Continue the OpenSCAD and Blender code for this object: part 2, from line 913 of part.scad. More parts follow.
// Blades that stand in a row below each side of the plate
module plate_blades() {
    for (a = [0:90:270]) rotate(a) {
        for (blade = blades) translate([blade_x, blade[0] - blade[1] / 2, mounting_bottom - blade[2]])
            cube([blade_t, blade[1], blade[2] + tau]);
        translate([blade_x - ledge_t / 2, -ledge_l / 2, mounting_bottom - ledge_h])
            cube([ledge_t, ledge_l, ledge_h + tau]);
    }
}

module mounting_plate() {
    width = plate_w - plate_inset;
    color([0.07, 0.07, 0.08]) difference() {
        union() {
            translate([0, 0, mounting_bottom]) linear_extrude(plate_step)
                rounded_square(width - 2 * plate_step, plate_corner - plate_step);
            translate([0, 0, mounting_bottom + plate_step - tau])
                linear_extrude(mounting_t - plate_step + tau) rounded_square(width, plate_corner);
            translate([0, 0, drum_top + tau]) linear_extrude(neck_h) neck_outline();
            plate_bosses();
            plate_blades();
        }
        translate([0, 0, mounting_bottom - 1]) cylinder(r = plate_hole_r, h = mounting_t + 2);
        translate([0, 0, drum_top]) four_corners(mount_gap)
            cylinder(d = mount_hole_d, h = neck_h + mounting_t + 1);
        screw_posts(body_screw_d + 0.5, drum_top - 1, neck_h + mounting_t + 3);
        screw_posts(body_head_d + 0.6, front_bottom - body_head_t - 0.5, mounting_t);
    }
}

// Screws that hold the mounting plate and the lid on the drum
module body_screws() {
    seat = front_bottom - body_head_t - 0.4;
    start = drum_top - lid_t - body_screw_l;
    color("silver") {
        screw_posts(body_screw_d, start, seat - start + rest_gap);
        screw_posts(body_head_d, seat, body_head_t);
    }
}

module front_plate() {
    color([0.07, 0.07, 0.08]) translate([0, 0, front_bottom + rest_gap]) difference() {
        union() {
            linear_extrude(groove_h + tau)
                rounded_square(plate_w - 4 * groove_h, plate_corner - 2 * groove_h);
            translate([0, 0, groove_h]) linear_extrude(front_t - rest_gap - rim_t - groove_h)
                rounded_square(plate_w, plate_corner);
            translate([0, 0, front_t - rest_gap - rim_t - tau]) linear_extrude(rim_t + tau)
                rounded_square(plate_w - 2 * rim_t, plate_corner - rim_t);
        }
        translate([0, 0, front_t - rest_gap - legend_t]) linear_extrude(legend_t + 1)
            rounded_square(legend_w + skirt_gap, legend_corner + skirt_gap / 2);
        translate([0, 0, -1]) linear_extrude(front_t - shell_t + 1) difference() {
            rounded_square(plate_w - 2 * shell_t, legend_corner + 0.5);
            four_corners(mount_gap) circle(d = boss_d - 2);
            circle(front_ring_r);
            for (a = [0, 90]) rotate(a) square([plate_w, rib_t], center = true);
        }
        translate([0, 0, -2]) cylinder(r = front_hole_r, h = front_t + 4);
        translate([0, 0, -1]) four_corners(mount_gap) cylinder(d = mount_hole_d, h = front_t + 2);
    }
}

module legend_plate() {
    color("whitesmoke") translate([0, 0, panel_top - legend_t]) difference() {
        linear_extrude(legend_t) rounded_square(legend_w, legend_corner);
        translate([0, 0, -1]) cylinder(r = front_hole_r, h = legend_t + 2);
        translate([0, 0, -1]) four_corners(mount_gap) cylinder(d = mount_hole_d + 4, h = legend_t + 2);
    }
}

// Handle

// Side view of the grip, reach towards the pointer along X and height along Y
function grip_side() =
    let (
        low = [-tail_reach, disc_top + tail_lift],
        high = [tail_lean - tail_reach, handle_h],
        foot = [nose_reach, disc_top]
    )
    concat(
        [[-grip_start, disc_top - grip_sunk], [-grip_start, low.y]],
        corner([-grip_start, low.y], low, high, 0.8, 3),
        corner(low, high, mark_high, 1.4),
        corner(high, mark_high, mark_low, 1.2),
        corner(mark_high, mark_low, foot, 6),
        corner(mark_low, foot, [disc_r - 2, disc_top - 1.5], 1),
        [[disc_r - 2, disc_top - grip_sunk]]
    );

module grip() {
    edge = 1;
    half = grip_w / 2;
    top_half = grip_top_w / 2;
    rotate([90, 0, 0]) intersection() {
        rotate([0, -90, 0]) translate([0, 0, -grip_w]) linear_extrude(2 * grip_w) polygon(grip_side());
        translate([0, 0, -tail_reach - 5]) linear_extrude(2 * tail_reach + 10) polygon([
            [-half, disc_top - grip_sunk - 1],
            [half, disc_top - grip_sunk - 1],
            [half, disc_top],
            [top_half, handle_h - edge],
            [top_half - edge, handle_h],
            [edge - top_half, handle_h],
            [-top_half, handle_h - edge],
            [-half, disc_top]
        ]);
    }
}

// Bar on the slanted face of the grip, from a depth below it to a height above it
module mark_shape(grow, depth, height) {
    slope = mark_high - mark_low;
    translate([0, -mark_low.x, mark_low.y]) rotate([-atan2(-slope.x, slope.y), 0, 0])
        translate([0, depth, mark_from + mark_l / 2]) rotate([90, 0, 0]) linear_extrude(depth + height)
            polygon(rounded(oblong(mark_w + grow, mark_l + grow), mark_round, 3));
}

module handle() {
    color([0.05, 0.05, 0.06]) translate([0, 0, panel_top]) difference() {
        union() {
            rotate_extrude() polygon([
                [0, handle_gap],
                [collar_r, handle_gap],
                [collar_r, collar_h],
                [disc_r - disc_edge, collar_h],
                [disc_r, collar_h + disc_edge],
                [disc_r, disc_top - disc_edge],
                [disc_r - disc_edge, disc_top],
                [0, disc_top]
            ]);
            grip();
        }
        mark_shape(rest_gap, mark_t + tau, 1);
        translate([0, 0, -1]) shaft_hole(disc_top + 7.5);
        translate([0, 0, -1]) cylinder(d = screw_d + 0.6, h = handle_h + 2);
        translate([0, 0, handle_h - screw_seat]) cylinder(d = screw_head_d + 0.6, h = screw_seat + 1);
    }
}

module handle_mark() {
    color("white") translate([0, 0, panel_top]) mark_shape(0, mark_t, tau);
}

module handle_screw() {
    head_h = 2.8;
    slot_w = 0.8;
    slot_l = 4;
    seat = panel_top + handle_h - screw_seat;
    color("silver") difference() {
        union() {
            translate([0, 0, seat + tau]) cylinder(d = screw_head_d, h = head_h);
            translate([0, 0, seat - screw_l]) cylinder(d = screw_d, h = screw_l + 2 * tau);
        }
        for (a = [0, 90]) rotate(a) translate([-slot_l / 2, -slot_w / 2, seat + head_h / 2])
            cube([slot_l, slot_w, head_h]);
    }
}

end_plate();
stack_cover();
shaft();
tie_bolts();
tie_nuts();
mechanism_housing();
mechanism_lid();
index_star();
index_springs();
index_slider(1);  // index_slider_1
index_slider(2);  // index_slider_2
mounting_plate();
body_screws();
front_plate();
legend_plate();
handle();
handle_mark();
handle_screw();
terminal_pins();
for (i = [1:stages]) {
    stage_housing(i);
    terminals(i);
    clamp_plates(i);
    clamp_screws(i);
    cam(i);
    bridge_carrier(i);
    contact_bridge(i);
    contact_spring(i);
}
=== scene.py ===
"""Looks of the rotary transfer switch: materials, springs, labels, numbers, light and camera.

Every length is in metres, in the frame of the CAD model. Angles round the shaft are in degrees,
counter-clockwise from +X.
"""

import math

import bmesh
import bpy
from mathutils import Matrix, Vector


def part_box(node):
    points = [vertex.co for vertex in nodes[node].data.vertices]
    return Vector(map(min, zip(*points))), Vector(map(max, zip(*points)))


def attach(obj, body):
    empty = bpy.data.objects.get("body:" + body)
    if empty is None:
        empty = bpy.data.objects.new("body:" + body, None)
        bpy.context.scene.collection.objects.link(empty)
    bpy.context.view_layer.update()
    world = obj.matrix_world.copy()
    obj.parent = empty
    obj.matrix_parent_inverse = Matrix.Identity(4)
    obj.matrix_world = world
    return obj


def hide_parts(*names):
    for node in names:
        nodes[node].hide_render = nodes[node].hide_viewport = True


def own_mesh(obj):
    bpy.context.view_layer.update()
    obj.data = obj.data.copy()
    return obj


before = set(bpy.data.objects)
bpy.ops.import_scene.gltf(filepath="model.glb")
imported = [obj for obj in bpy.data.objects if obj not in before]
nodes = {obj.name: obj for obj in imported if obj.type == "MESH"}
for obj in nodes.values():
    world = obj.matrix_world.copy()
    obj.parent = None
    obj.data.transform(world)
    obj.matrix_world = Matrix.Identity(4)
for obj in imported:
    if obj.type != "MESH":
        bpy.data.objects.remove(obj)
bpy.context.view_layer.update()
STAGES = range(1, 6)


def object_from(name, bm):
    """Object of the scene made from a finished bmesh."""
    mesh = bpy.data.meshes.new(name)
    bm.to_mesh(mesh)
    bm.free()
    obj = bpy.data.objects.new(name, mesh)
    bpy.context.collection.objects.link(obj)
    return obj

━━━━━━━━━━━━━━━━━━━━

Given request: Give again the run of lines that opens at the line with "index_springs();" and closes at the line with "obj.data = obj.data.copy()", exactly, and only that run.

Expected answer:
index_springs();
index_slider(1);  // index_slider_1
index_slider(2);  // index_slider_2
mounting_plate();
body_screws();
front_plate();
legend_plate();
handle();
handle_mark();
handle_screw();
terminal_pins();
for (i = [1:stages]) {
    stage_housing(i);
    terminals(i);
    clamp_plates(i);
    clamp_screws(i);
    cam(i);
    bridge_carrier(i);
    contact_bridge(i);
    contact_spring(i);
}
=== scene.py ===
"""Looks of the rotary transfer switch: materials, springs, labels, numbers, light and camera.

Every length is in metres, in the frame of the CAD model. Angles round the shaft are in degrees,
counter-clockwise from +X.
"""

import math

import bmesh
import bpy
from mathutils import Matrix, Vector


def part_box(node):
    points = [vertex.co for vertex in nodes[node].data.vertices]
    return Vector(map(min, zip(*points))), Vector(map(max, zip(*points)))


def attach(obj, body):
    empty = bpy.data.objects.get("body:" + body)
    if empty is None:
        empty = bpy.data.objects.new("body:" + body, None)
        bpy.context.scene.collection.objects.link(empty)
    bpy.context.view_layer.update()
    world = obj.matrix_world.copy()
    obj.parent = empty
    obj.matrix_parent_inverse = Matrix.Identity(4)
    obj.matrix_world = world
    return obj


def hide_parts(*names):
    for node in names:
        nodes[node].hide_render = nodes[node].hide_viewport = True


def own_mesh(obj):
    bpy.context.view_layer.update()
    obj.data = obj.data.copy()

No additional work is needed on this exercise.